How and what did she feel? I wonder sometimes : was there still some nail-polish on her toes?

On November 14th in 2012, it was Wednesday, I had an operation on my knee but within the same day I was back at home. I knew who was mostly worried about me and that was my father. We just talked the Sunday before on 11th via skype and I saw on his face how anxious he was. We planned to talk the next Sunday on the 18th. I felt an urge to see him via skype on the 15th. But my brother let me know that he had fever and felt very weak to come downstairs to sit before the computer. I laid with pain on bed with my thick bandaged knee like a dead wood and became busy with texting and skype to have further news about him from my family members. But no one will believe, I completely forgot to call him with my normal telephone. The telephone set was just in his bed room and I could have heard his voice for the last time but no: it was the destiny: the possibility just did not come to my stupid head: the modern technology overpowered me in a way that I forgot that opportunity and created an infinite punishment for me for the rest of my life.

What was I thinking?
Actually, I never even thought that he could die!
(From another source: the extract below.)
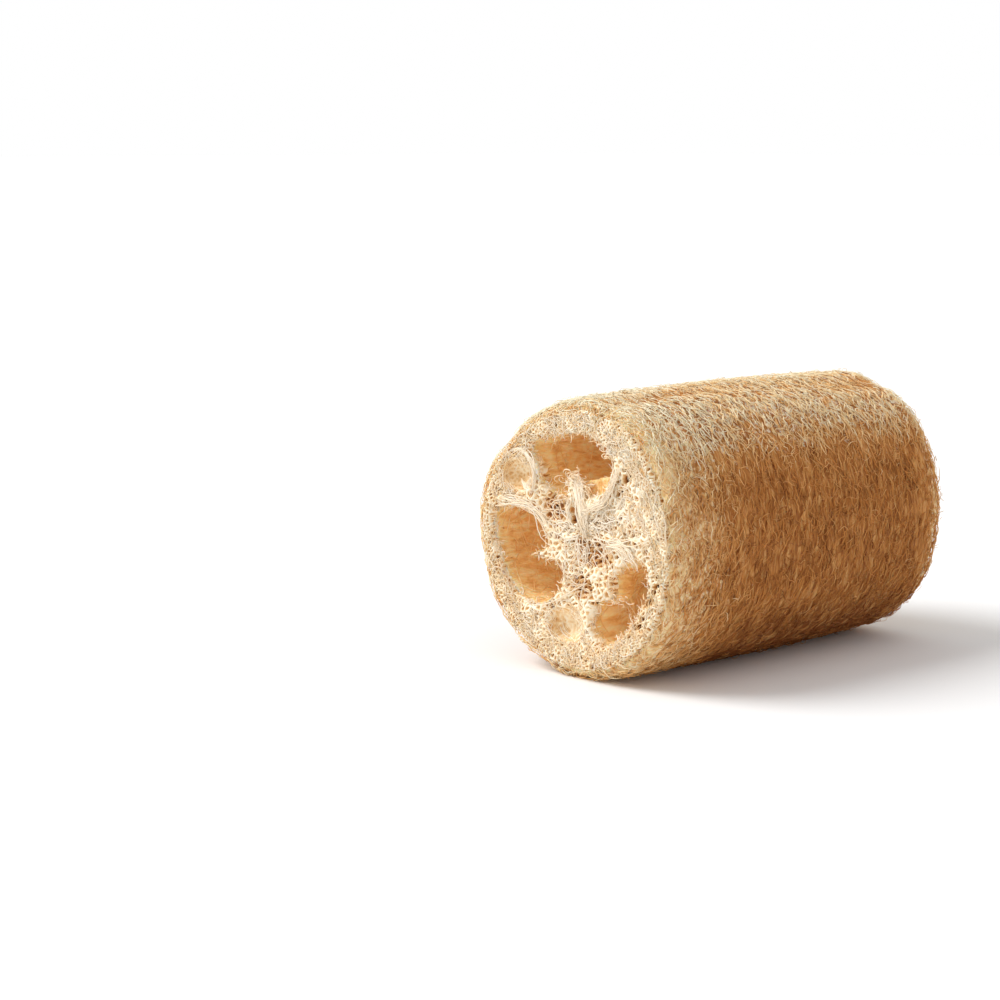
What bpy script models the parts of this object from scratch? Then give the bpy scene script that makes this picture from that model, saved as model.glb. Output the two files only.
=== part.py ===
"""A short cut length of natural loofah sponge, lying on its side.

The sponge is the dried fibre skeleton of a gourd, so it is one piece: a rounded body with a raised
net of fibres all over it, three seed chambers that run from one cut end to the other, and a spongy
web between them. The long axis is Y, the shown cut end faces -Y, and the sponge rests on Z = 0.
"""

import math
import random

import bmesh
import bpy
from mathutils import Matrix, Vector, geometry

# Driving dimensions, in metres.
LENGTH = 0.120
RADIUS = 0.040
WAIST_SWELL = 0.0009
NEAR_RIM_ROUND = 0.0036
FAR_RIM_ROUND = 0.0085
REST_FLAT_DEPTH = 0.0012
FACE_DISH = 0.0022

# The cross-section is nearly round: waves per turn, with the cosine and sine share of the radius.
SECTION_LOBES = ((2, 0.003, 0.009), (3, -0.0205, -0.002), (4, -0.002, -0.0085))
# Shallow lengthwise furrows: angle in degrees, depth, and half width in degrees.
FURROWS = (
    (72, 0.0013, 7), (-11, 0.0008, 8), (-68, 0.0006, 8),
    (140, 0.0012, 8), (196, 0.0010, 9), (248, 0.0008, 8),
)

# The raised net: fibres run round the body and cross at a low angle, so its cells are lens shaped.
NET_COLUMNS = 22
NET_ROW_STEP = 0.0024
NET_DEPTH = 0.0014
NET_JITTER = 0.20
NEAR_FACE_CELL = 0.0046
FAR_FACE_CELL = 0.0056
FACE_NET_DEPTH = 0.0015
FACE_EDGE_GAP = 0.0030
DEPTH_SPREAD = (0.75, 1.2)
SEED = 41

# The chambers as seen at the shown cut end: x to the right and z up from the body's axis, in metres.
LEFT_MOUTH = (
    (-0.0346, 0.0034), (-0.0308, 0.0065), (-0.0235, 0.0072), (-0.0185, 0.0062), (-0.0146, 0.0032),
    (-0.0130, -0.0010), (-0.0136, -0.0044), (-0.0186, -0.0050), (-0.0188, -0.0072),
    (-0.0122, -0.0072), (-0.0072, -0.0070), (-0.0058, -0.0105), (-0.0073, -0.0155),
    (-0.0103, -0.0190), (-0.0164, -0.0206), (-0.0234, -0.0188), (-0.0295, -0.0132),
    (-0.0334, -0.0050),
)
LEFT_BORE = (
    (-0.0340, 0.0028), (-0.0300, 0.0062), (-0.0235, 0.0076), (-0.0178, 0.0068), (-0.0134, 0.0040),
    (-0.0114, 0.0010), (-0.0104, -0.0018), (-0.0098, -0.0040), (-0.0092, -0.0062),
    (-0.0086, -0.0082), (-0.0080, -0.0100), (-0.0076, -0.0128), (-0.0084, -0.0162),
    (-0.0113, -0.0194), (-0.0170, -0.0208), (-0.0238, -0.0188), (-0.0295, -0.0130),
    (-0.0332, -0.0050),
)
TOP_MOUTH = (
    (-0.0204, 0.0244), (-0.0173, 0.0268), (-0.0105, 0.0288), (-0.0030, 0.0300), (0.0030, 0.0302),
    (0.0094, 0.0283), (0.0155, 0.0246), (0.0125, 0.0222), (0.0060, 0.0206), (-0.0010, 0.0196),
    (-0.0048, 0.0176), (-0.0050, 0.0130), (-0.0080, 0.0104), (-0.0127, 0.0125),
    (-0.0160, 0.0165), (-0.0180, 0.0212),
)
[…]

A father like him cannot die! I thought that the fever would be gone and he would be ok! The father; who was supposed to be worried like always when I had an operation; he was supposed to take all the loads of tension but not us-the children! But this time it was the opposite. He was done with all his duties and he was gone at his age of 79!

I heard from my brother that he wanted to write something before he went to coma. But the pen and paper fell down from his hand; his right hand which wrote most of the challenging and informative columns in national newspapers could not write anymore!

I am surprised to see, how my world was upside down within just one week!

I think to myself –what did he want to write?